Ivey to call special session on prison construction

September 17, 2021 GMT

MONTGOMERY, Ala. (AP) — Alabama Gov. Kay Ivey is calling lawmakers into special session later this month to vote on a prison construction plan that would use part of the state’s virus relief funds to jumpstart the building of three new lock-ups.

In a letter to lawmakers announcing the special session, Ivey painted the construction project as a partial solution to the state’s longstanding prison woes — that have included a Department of Justice lawsuit over violence and a separate federal court order to improve mental health treatment behind bars.

“We face an urgent need to address Alabama‘s long-standing prison infrastructure challenges,” Ivey wrote to lawmakers. “Failure to timely resolve these issues outlined in federal lawsuits could result in detrimental consequences for our state. Achieving an Alabama solution to these problems — rather than a federal court-ordered solution — is paramount.”


While proponents said the construction would be a partial solution to the state’s long-standing prison problems, one lawmaker said it would put “old problems in new buildings” unless the state made additional reforms.

“Just building prisons without engaging in some sort of comprehensive criminal justice reform is the definition of kicking the can down the road,” Rep. Chris England, D-Tuscaloosa, said. On the use of federal virus funds on the project, England said there are “obviously better uses of the money.”
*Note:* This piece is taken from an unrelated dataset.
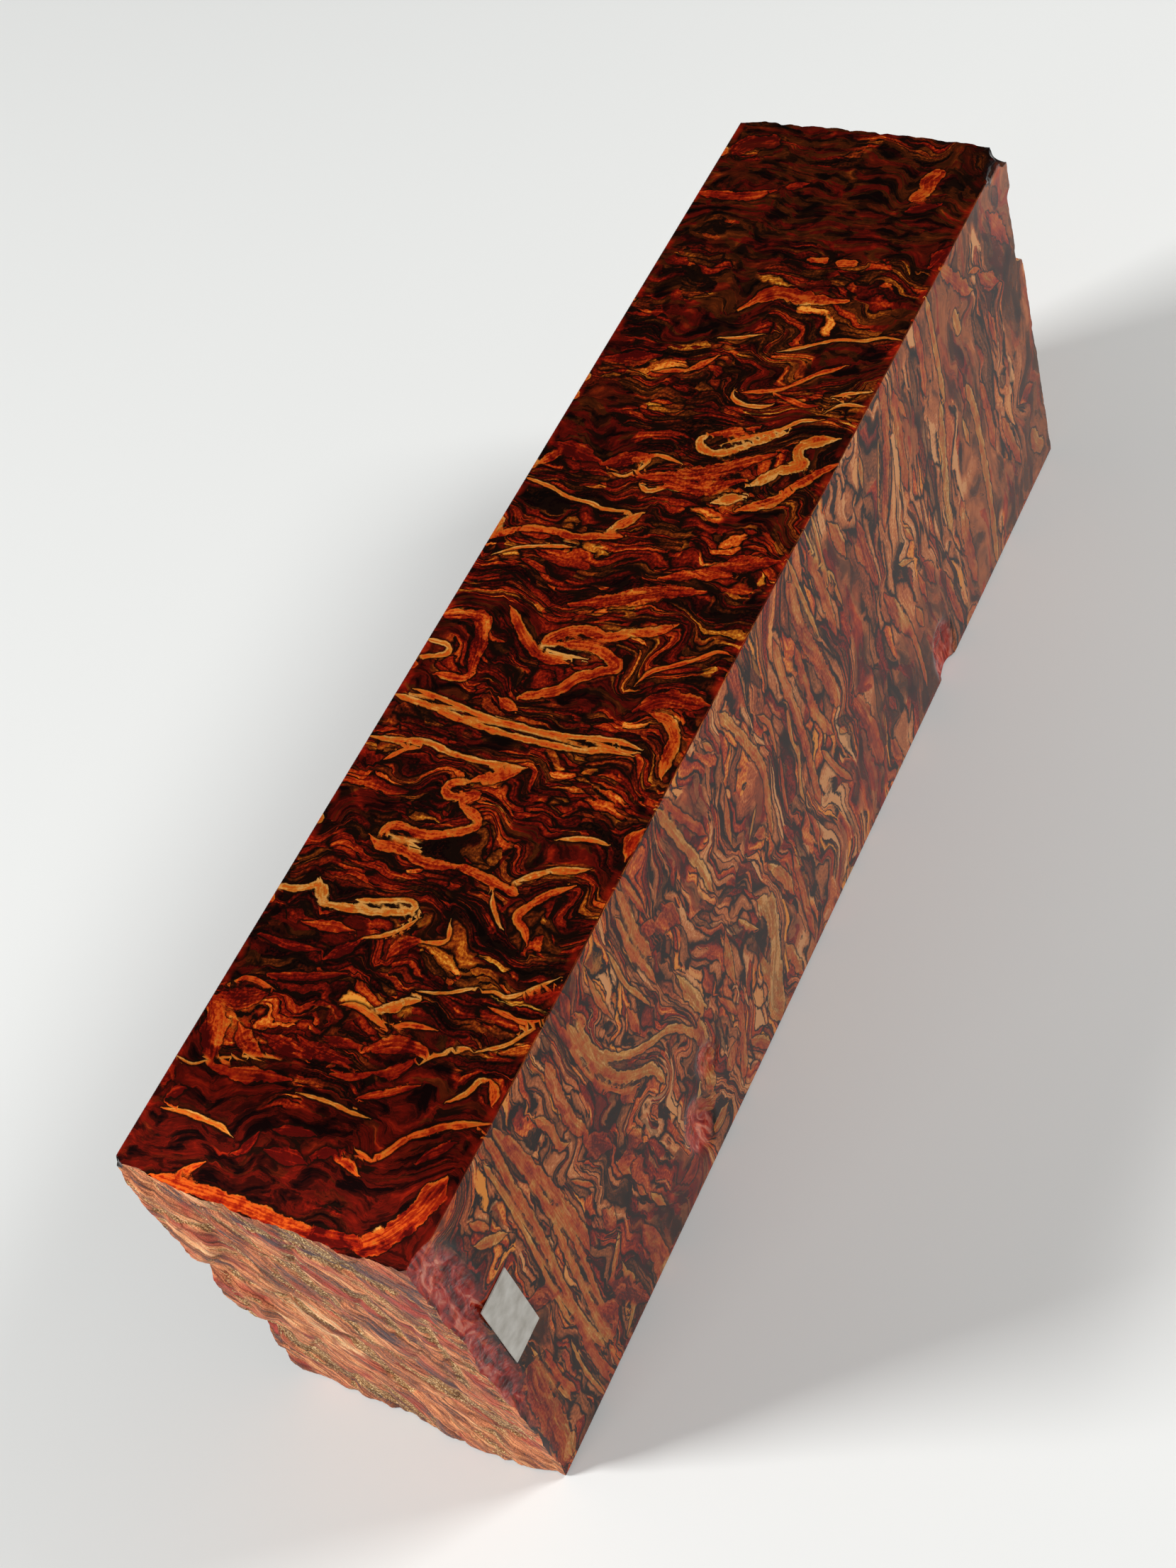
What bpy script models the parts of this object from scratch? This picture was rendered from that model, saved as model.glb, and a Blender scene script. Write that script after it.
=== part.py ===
"""A stabilized wood resin block: plant scales packed in dyed and clear resin, sawn and polished on its long
faces and left rough at both ends, with a small blank paper slip stuck on one long face.

The block stands on a narrow long face. X runs along it, -X is the end with the slip, -Y is the face that
carries the slip, +Z is up, and the origin is the middle of the underside. Blender units are metres.
"""

import math

import bmesh
import bpy
from mathutils import Vector, noise

MM = 0.001

# The sawn block
LENGTH = 130 * MM
WIDTH = 30 * MM
HEIGHT = 45 * MM

# The rough ends. A scale is one plant scale seen face-on.
END_BAND = 2.5 * MM
END_CUTS = 31
SCALE_WIDTH = 5 * MM
SCALE_HEIGHT = 8 * MM
SCALE_STEP = 0.24 * MM
SCALE_TILT = 0.16 * MM
GROOVE_DEPTH = 0.20 * MM
GROOVE_SHARE = 0.25
HEIGHT_SPREAD = 3.7
NEAR_END_SEED = 2.3
FAR_END_SEED = 7.8

# The paper slip. It keeps a gap to the face, as two solids that touch would share a face.
SLIP_WIDTH = 4.3 * MM
SLIP_HEIGHT = 10.5 * MM
SLIP_THICKNESS = 0.15 * MM
SLIP_GAP = 0.3 * MM
SLIP_FROM_END = 4.9 * MM
SLIP_MIDDLE_Z = 26.1 * MM

# Where an end stands out (+) or has lost scales (-), in mm: (y, z) of the middle, reach across and up, push
# along the block, and the share of the reach over which the edge slopes.
NEAR_END_LEDGES = (
    (-3, 45, 17, 9, 0.55, 0.9),
    (15, 34, 6, 9.5, 0.60, 0.3),
    (15, 18, 5, 5.5, 0.60, 0.3),
    (15, 11, 6, 2.5, -0.40, 0.5),
    (15, 4, 6, 5, 0.25, 0.6),
    (5, 0, 7, 5, 0.25, 0.8),
    (-6, 0, 9, 8, 0.75, 0.7),
)
FAR_END_LEDGES = (
    (0, 22, 40, 50, 0.80, 0.6),
    (-15, 35, 6, 5.3, -1.25, 0.2),
    (-15, 43, 5, 4, -0.40, 0.5),
    (15, 22, 2, 60, -0.50, 1.0),
    (-14, 5, 6, 6, 0.15, 0.5),
)

# Sunken places in the resin of the front face, in mm: (x, z) of the middle, half length along X and Z, depth.
FRONT_HOLLOWS = {
    "corner_upper": (-65.0, 37.0, 4.5, 11.0, 1.0),
    "corner_lower": (-65.0, 23.5, 2.7, 10.0, 0.9),
    "lower_right": (32.5, 3.0, 2.6, 4.6, 0.9),
    "lower_left": (-31.0, 7.0, 2.4, 4.5, 0.8),
    "lower_left_small": (-26.5, 12.5, 2.0, 2.4, 0.5),
}
HOLLOW_ROUNDING = 2.0

# Chips knocked off corners, in mm: the middle (x, y, z) and the radii of what is missing.
CORNER_CHIPS = {
    "far_front_tip": (65.6, -15.6, 45.6, 2.4, 2.2, 2.6),
    "far_front_edge": (62.3, -15.8, 45.5, 2.6, 1.5, 1.6),
    "near_back_tip": (-65.9, 15.3, 45.2, 1.5, 1.4, 1.6),
}
CUTTER_ROUGHNESS = 0.12
CUTTER_LUMPS = 1.6
FIRST_CHIP_SEED = 20


def clear_scene():
    for thing in list(bpy.data.objects):
        bpy.data.objects.remove(thing, do_unlink=True)


def new_collection(name):
    collection = bpy.data.collections.new(name)
    bpy.context.scene.collection.children.link(collection)
    return collection


def new_material(name, colour, roughness, coat=0.0):
    """A plain Principled material. The colour is linear RGB."""
    material = bpy.data.materials.new(name)
    material.use_nodes = True
    shader = material.node_tree.nodes["Principled BSDF"]
    shader.inputs["Base Color"].default_value = (*colour, 1.0)
    shader.inputs["Roughness"].default_value = roughness
    shader.inputs["Metallic"].default_value = 0.0
    shader.inputs["Coat Weight"].default_value = coat
    material.diffuse_color = (*colour, 1.0)
    return material


def object_from(name, mesh, collection):
    made = bpy.data.objects.new(name, mesh)
    collection.objects.link(made)
    return made


def box_mesh(name, size, middle):
    """A box of the given size, with its middle at the given point."""
    shape = bmesh.new()
    bmesh.ops.create_cube(shape, size=1.0)
    bmesh.ops.scale(shape, vec=Vector(size), verts=shape.verts)
    bmesh.ops.translate(shape, vec=Vector(middle), verts=shape.verts)
    mesh = bpy.data.meshes.new(name)
    shape.to_mesh(mesh)
    shape.free()
    return mesh


def ledge_push(ledge, y, z):
    """How far one ledge moves the end at (y, z). Its outline is an ellipse and its edge a slope."""
    middle_y, middle_z, across, up, push, slope = ledge
    away = math.hypot((y / MM - middle_y) / across, (z / MM - middle_z) / up)
    share = min(1.0, max(0.0, (1.0 - away) / slope))
    return push * MM * share * share * (3.0 - 2.0 * share)


def scale_relief(y, z, seed):
    """The scales lie like shingles: each has its own height and tips up towards its lower edge."""
    place = Vector((y / SCALE_WIDTH, z / SCALE_HEIGHT, seed))
    distances, middles = noise.voronoi(place, distance_metric="DISTANCE")
    step = noise.noise(middles[0] * HEIGHT_SPREAD) * SCALE_STEP
    tilt = (middles[0].y - place.y) * SCALE_TILT
    edge = min(1.0, (distances[1] - distances[0]) / GROOVE_SHARE)
    return step + tilt - GROOVE_DEPTH * (1.0 - edge)


def end_relief(ledges, seed, y, z):
    return sum(ledge_push(ledge, y, z) for ledge in ledges) + scale_relief(y, z, seed)


def split_across(shape, x):
    """Cuts every face that the plane at this X crosses."""
    everything = shape.verts[:] + shape.edges[:] + shape.faces[:]
    bmesh.ops.bisect_plane(shape, geom=everything, plane_co=(x, 0, 0), plane_no=(1, 0, 0))


def roughen_end(shape, side, ledges, seed):
    """Divides the end at +X (side 1) or -X (side -1) into facets and moves them along the block."""
    shape.faces.ensure_lookup_table()
    end = next(face for face in shape.faces if face.normal.x * side > 0.5)
    bmesh.ops.subdivide_edges(shape, edges=end.edges[:], cuts=END_CUTS, use_grid_fill=True)
    for vertex in shape.verts:
        if vertex.co.x * side > LENGTH / 2 - MM / 10:
            vertex.co.x += side * end_relief(ledges, seed, vertex.co.y, vertex.co.z)


def cutter(name, middle, radii, seed, collection):
    """A lumpy ellipsoid that takes a scoop out of the block. It is never shown."""
    shape = bmesh.new()
    bmesh.ops.create_icosphere(shape, subdivisions=3, radius=1.0)
    for vertex in shape.verts:
        lump = noise.noise(vertex.co * CUTTER_LUMPS + Vector((seed, 0, 0)))
        vertex.co *= 1.0 + CUTTER_ROUGHNESS * lump
    bmesh.ops.scale(shape, vec=Vector(radii) * MM, verts=shape.verts)
    bmesh.ops.translate(shape, vec=Vector(middle) * MM, verts=shape.verts)
    mesh = bpy.data.meshes.new(name)
    shape.to_mesh(mesh)
    shape.free()
    made = object_from(name, mesh, collection)
    made.hide_render = True
    made.display_type = "WIRE"
    return made


def hollow_cutter(name, hollow, seed, collection):
    """The ellipsoid whose cut in the front face has the hollow's half lengths and depth."""
    x, z, half_x, half_z, depth = hollow
    reach = HOLLOW_ROUNDING * depth
    spread = math.sqrt(1.0 - ((reach - depth) / reach) ** 2)
    middle = (x, -WIDTH / MM / 2 - (reach - depth), z)
    return cutter(name, middle, (half_x / spread, reach, half_z / spread), seed, collection)


def make_block(parts, cutters):
    mesh = box_mesh("block", (LENGTH, WIDTH, HEIGHT), (0, 0, HEIGHT / 2))
    shape = bmesh.new()
    shape.from_mesh(mesh)
    for side in (-1, 1):
        split_across(shape, side * (LENGTH / 2 - END_BAND))
    roughen_end(shape, -1, NEAR_END_LEDGES, NEAR_END_SEED)
    roughen_end(shape, 1, FAR_END_LEDGES, FAR_END_SEED)
    shape.to_mesh(mesh)
    shape.free()
    block = object_from("block", mesh, parts)
    scoops = [
        hollow_cutter(name, hollow, seed, cutters)
        for seed, (name, hollow) in enumerate(FRONT_HOLLOWS.items())
    ]
    scoops += [
        cutter(name, chip[:3], chip[3:], seed, cutters)
        for seed, (name, chip) in enumerate(CORNER_CHIPS.items(), FIRST_CHIP_SEED)
    ]
    for scoop in scoops:
        cut = block.modifiers.new(scoop.name, "BOOLEAN")
        cut.operation = "DIFFERENCE"
        cut.solver = "EXACT"
        cut.object = scoop
    mesh.materials.append(new_material("dyed_scales_in_polished_resin", (0.16, 0.03, 0.012), 0.12, coat=1.0))
    return block


def make_label(parts):
    middle = (
        -LENGTH / 2 + SLIP_FROM_END,
        -WIDTH / 2 - SLIP_GAP - SLIP_THICKNESS / 2,
        SLIP_MIDDLE_Z,
    )
    mesh = box_mesh("label", (SLIP_WIDTH, SLIP_THICKNESS, SLIP_HEIGHT), middle)
    label = object_from("label", mesh, parts)
    mesh.materials.append(new_material("white_paper", (0.68, 0.68, 0.66), 0.7))
    return label


def main():
    clear_scene()
    parts = new_collection("stabilized_wood_resin_block")
    cutters = new_collection("cutters")
    make_block(parts, cutters)
    make_label(parts)


main()
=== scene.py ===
"""Looks of the stabilized wood resin block: dyed plant scales in clear resin, polished on the long faces and
torn at both ends, with a small blank paper slip on one long face.

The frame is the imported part's: metres, X along the block, -X the end with the slip, -Y the broad face that
carries the slip, +Z up, origin in the middle of the underside. Places on the faces are written in mm.
"""

import math
import random

import bmesh
import bpy
import numpy as np
from mathutils import Matrix, Vector, noise


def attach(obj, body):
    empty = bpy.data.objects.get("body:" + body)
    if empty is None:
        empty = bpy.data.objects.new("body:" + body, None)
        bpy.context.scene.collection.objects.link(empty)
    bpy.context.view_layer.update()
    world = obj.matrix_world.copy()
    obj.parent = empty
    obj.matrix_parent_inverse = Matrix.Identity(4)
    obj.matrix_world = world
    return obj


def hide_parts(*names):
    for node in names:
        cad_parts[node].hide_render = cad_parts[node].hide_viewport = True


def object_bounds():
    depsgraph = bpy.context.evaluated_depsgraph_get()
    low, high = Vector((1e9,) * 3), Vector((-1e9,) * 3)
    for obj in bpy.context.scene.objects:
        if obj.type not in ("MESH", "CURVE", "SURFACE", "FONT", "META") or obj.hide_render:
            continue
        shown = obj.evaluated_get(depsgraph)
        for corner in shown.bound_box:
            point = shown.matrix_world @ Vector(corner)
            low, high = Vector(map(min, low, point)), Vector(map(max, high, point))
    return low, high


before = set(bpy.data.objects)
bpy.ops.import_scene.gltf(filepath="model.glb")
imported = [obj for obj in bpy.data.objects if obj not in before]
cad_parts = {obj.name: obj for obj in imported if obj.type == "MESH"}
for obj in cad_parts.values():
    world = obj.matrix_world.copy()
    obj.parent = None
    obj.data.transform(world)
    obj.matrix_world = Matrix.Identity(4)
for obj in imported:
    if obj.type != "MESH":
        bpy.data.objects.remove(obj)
cad_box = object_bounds()

MM = 0.001

# The sawn block, in mm
LENGTH = 130.0
WIDTH = 30.0
HEIGHT = 45.0
ARRIS_BREAK = 0.12

# The grid of faces that carries the figure, in mm: halved on the top and the front, quartered on the ends
GRID = 1.0

# A bend sharper than this, in degrees, is shown as an edge
SMOOTH_ANGLE = 40

# A direction lies along an axis above the first share of it, and square to it below the second
STRAIGHT = 0.9
SQUARE = 0.1

# A place this near a face, in mm, lies on it
ON_FACE = 0.01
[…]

Ivey said the special session would begin Sept. 27

The proposal calls for three new prisons — at least a 4,000-bed prison in Elmore County with enhanced space for medical and mental health care needs; another at least 4,000-bed prison in Escambia County; and a women’s prison — as well as renovations to existing facilities. The projects would be done in phases and partly funded with $400 million from the state’s $2.2 billion share of American Rescue Plan funds, a key lawmaker who drafted the proposal said.

“Right now, it looks like we’ve got the votes, but you never know until you get into session,” said Republican Rep. Steve Clouse, who is sponsoring the legislation.

Clouse said construction is a “piece of the puzzle” in fixing the prison system and said this could be a defining moment for lawmakers.

Tapping some of the state’s virus relief funds will enable the state to get started immediately with cash instead of waiting for a bond issue, Clouse said.

“The stakes are high – without taking action on this issue, the federal government could take control of our prison system at a high cost to Alabama taxpayers, and could even result in the forced release of prisoners. It’s time to finally resolve this issue for the people of Alabama,” Senate President Pro Tempore Greg Reed said in a statement.

The U.S. Department of Justice has sued Alabama over conditions in the state’s prisons, saying it is failing to protect male inmates from inmate-on-inmate violence and excessive force at the hands of prison staff. The American Civil Liberties Union of Alabama said the Justice Department is concerned about more than just buildings.

“Buildings alone will NOT address the DOJ concerns. We need real leaders who will,” the ACLU of Alabama wrote in a tweet.